As languages merge or adopt from others they often becomes a conjoined mess of multiple rules coexisting at the same time. A contemporary example is that in English the plural of a word is usually formed by attaching the suffix "s" to the singular form, aka house becomes houses. However there's plenty of exceptions (mouse, mice) in particular if the words stem from a different language (octopus, octopi but nowadays octotuses is also acceptable). In that sense to people not privy to the etymology of words and who only study/learn the language per se there would be no perfectly accurate mechanism to predict the plural of a word.
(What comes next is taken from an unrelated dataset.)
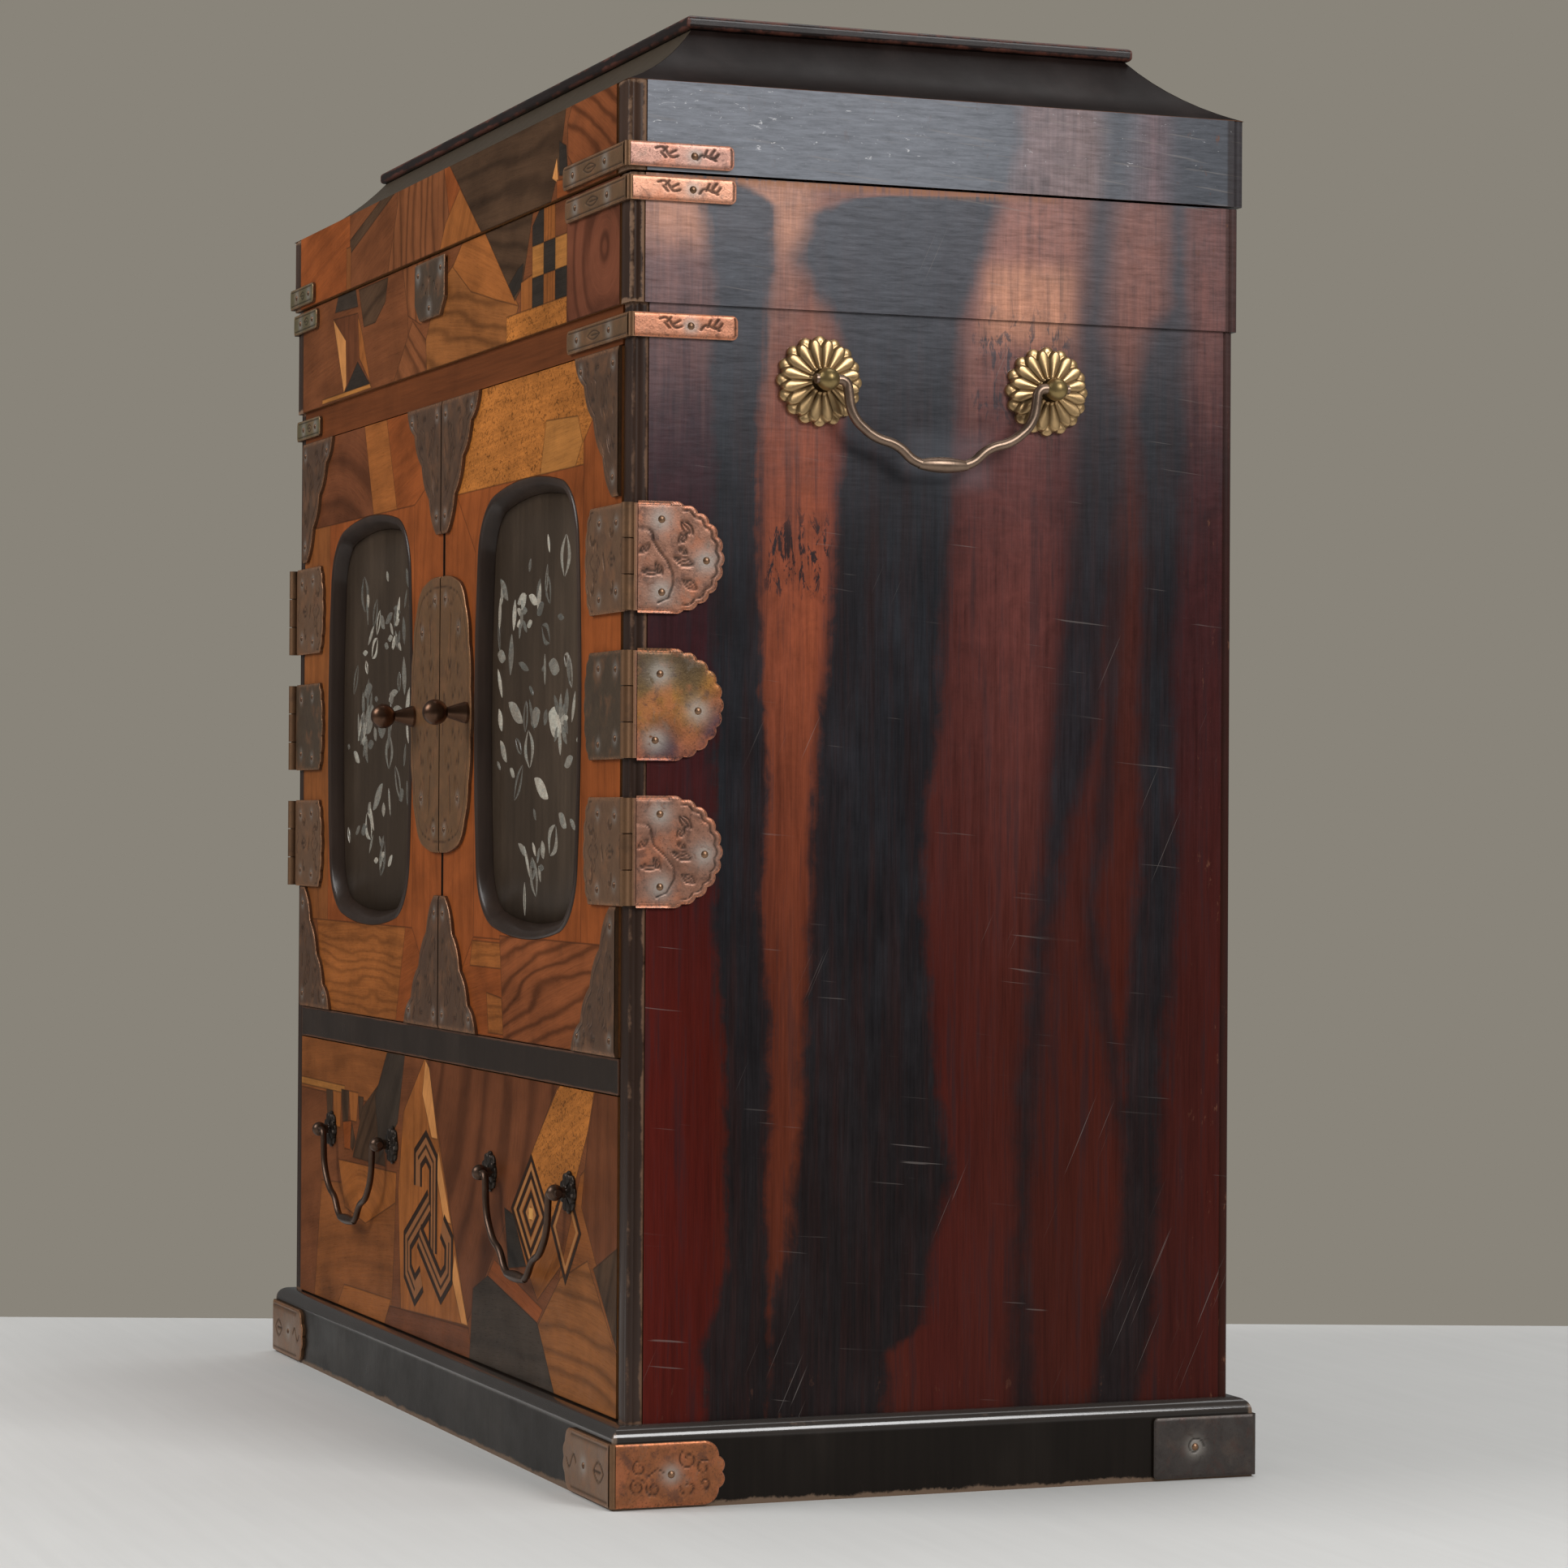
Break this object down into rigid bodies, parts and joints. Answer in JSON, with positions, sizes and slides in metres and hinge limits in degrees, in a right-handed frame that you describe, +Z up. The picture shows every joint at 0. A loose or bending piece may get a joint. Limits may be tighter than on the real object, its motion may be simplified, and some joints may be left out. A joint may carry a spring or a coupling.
{
  "type": "small tansu chest",
  "caption": "Tabletop chest with a hinged coved lid over a till, a pair of hinged doors over small drawers, a long drawer, and bail handles.",
  "frame": {"origin": "on the floor, under the middle of the body", "axes": "+Z up, +X to the right of someone facing the doors, -Y out of the doors"},
  "size_m": [0.35, 0.1876, 0.3788],
  "materials": {
    "striped_lacquer": "satin lacquer",
    "black_lacquer": "gloss lacquer",
    "marquetry": "satin",
    "plain_wood": "matt",
    "brown_wood": "satin",
    "copper": "worn",
    "gilt_brass": "worn",
    "dark_metal": "dull"
  },
  "bodies": {
    "cabinet": {"plinth_rails": "black_lacquer", "bottom_board": "plain_wood", "plinth_front_mounts": "copper", "plinth_rear_mounts": "dark_metal", "right_side_board": "striped_lacquer", "left_side_board": "striped_lacquer", "back_board": "black_lacquer", "body_corner_posts": "black_lacquer", "drawer_divider": "black_lacquer", "top_rail": "brown_wood", "till_floor_board": "plain_wood", "body_and_till_straps": "copper", "till_front_board": "marquetry", "till_back_board": "black_lacquer", "till_side_boards": "striped_lacquer", "till_corner_posts": "black_lacquer", "till_lock_plate": "copper", "door_hinge_side_leaves": "copper", "lid_hinge_lower_leaves": "dark_metal", "hinge_pins": "dark_metal", "side_rosettes": "gilt_brass", "side_bail_eyes": "gilt_brass", "casing_cheeks": "black_lacquer", "casing_partition": "black_lacquer", "casing_shelves": "black_lacquer"},
    "lid": {"lid_front_board": "marquetry", "lid_back_board": "black_lacquer", "lid_side_boards": "striped_lacquer", "lid_corner_posts": "black_lacquer", "lid_cove": "black_lacquer", "lid_top_slab": "black_lacquer", "lid_straps": "copper", "lid_hinge_upper_leaves": "dark_metal"},
    "right_door": {"right_door_frame": "marquetry", "right_door_window_moulding": "black_lacquer", "right_door_lacquer_panel": "black_lacquer", "right_door_mounts": "copper", "right_door_knob": "dark_metal", "right_door_hinge_leaves": "copper"},
    "left_door": {"left_door_frame": "marquetry", "left_door_window_moulding": "black_lacquer", "left_door_lacquer_panel": "black_lacquer", "left_door_mounts": "copper", "left_door_knob": "dark_metal", "left_door_hinge_leaves": "copper"},
    "long_drawer": {"drawer_front": "marquetry", "drawer_box": "plain_wood", "drawer_handle_posts": "dark_metal"},
    "left_drawer_handle": {"drawer_bail_left": "dark_metal"},
    "right_drawer_handle": {"drawer_bail_right": "dark_metal"},
    "left_carrying_handle": {"side_bail_left": "gilt_brass"},
    "right_carrying_handle": {"side_bail_right": "gilt_brass"},
    "left_small_drawer_1_body": {"left_small_drawer_1": "brown_wood", "left_small_drawer_1_knob": "dark_metal"},
    "left_small_drawer_2_body": {"left_small_drawer_2": "brown_wood", "left_small_drawer_2_knob": "dark_metal"},
    "left_small_drawer_3_body": {"left_small_drawer_3": "brown_wood", "left_small_drawer_3_knob": "dark_metal"},
    "right_small_drawer_body": {"right_small_drawer": "brown_wood", "right_small_drawer_knob": "dark_metal"}
  },
  "joints": [
    {"name": "lid_hinge", "type": "hinge", "parent": "cabinet", "child": "lid", "pos_m": [0, 0.08775, 0.33475], "axis": [-1, 0, 0], "range_deg": [0, 110]},
    {"name": "right_door_hinge", "type": "hinge", "parent": "cabinet", "child": "right_door", "pos_m": [0.16625, -0.08525, 0.201], "axis": [0, 0, 1], "range_deg": [0, 235]},
    {"name": "left_door_hinge", "type": "hinge", "parent": "cabinet", "child": "left_door", "pos_m": [-0.16625, -0.08525, 0.201], "axis": [0, 0, -1], "range_deg": [0, 235]},
    {"name": "long_drawer_slide", "type": "slide", "parent": "cabinet", "child": "long_drawer", "axis": [0, -1, 0], "range_m": [0, 0.115]},
    {"name": "left_drawer_handle_swing", "type": "hinge", "parent": "long_drawer", "child": "left_drawer_handle", "pos_m": [-0.086, -0.0882, 0.075], "axis": [-1, 0, 0], "range_deg": [0, 170]},
    {"name": "right_drawer_handle_swing", "type": "hinge", "parent": "long_drawer", "child": "right_drawer_handle", "pos_m": [0.086, -0.0882, 0.075], "axis": [-1, 0, 0], "range_deg": [0, 170]},
    {"name": "right_carrying_handle_swing", "type": "hinge", "parent": "cabinet", "child": "right_carrying_handle", "pos_m": [0.172, -0.00205, 0.284], "axis": [0, -1, 0], "range_deg": [0, 170]},
    {"name": "left_carrying_handle_swing", "type": "hinge", "parent": "cabinet", "child": "left_carrying_handle", "pos_m": [-0.172, -0.00205, 0.284], "axis": [0, 1, 0], "range_deg": [0, 170]},
    {"name": "left_small_drawer_1_slide", "type": "slide", "parent": "cabinet", "child": "left_small_drawer_1_body", "axis": [0, -1, 0], "range_m": [0, 0.09]},
    {"name": "left_small_drawer_2_slide", "type": "slide", "parent": "cabinet", "child": "left_small_drawer_2_body", "axis": [0, -1, 0], "range_m": [0, 0.09]},
    {"name": "left_small_drawer_3_slide", "type": "slide", "parent": "cabinet", "child": "left_small_drawer_3_body", "axis": [0, -1, 0], "range_m": [0, 0.09]},
    {"name": "right_small_drawer_slide", "type": "slide", "parent": "cabinet", "child": "right_small_drawer_body", "axis": [0, -1, 0], "range_m": [0, 0.09]}
  ],
  "couplings": [
    {"joint": "left_small_drawer_1_slide", "follows": "left_door_hinge", "m_per_rad": 0.02},
    {"joint": "left_small_drawer_2_slide", "follows": "left_door_hinge", "m_per_rad": 0.02},
    {"joint": "left_small_drawer_3_slide", "follows": "left_door_hinge", "m_per_rad": 0.02},
    {"joint": "right_small_drawer_slide", "follows": "right_door_hinge", "m_per_rad": 0.02}
  ]
}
[–] [email protected] 3 points 1 year ago (3 children)

Also bonus content:

singular: "das Mädchen" (neutral) - the girl

plural: "die Mädchen" (female) - the girls

So in the plural form you have to use a female article again, but the actual spelling of the word is unchanged. Go figure 🤷‍♂️ 🇩🇪.

[–] [email protected] 2 points 1 year ago* (last edited 1 year ago)

"Die" is always the plural article:

DAS Auto - DIE Autos / DER Baum - DIE Bäume / DIE Fliege - DIE Fliegen /

[–] [email protected] 1 points 1 year ago (1 children)

In plural every gender has the article "die"

[–] [email protected] 1 points 1 year ago (1 children)

Well at least it consistently unlogical. But wait: it actually depends on the grammatical case for example:

die Mädchen = the girls das Haus der Mädchen = the house of the girls // the girls' house

So depending on context male, female, neutral articles are all used (der Mädchen, die Mädchen, das Mädchen) 🤷‍♂️

[–] [email protected] 1 points 1 year ago

That's not a male article, that's the genitive plural article

[–] [email protected] 1 points 1 year ago

The simple past of read is read, but you pronounce it like red. I assume ever language on earth has its quirks.

[–] [email protected] 0 points 1 year ago (1 children)

It was to make the male seem more important. Even in English the word "woman" comes from "wife man". Everything was about the pecking order in history. Gender bias was a major part of that.

[–] [email protected] 2 points 1 year ago

That's a misrepresentation of old English. Man used to be neutral, and was modified by were and wif respectively for man and woman. Wife comes from woman, not the other way around.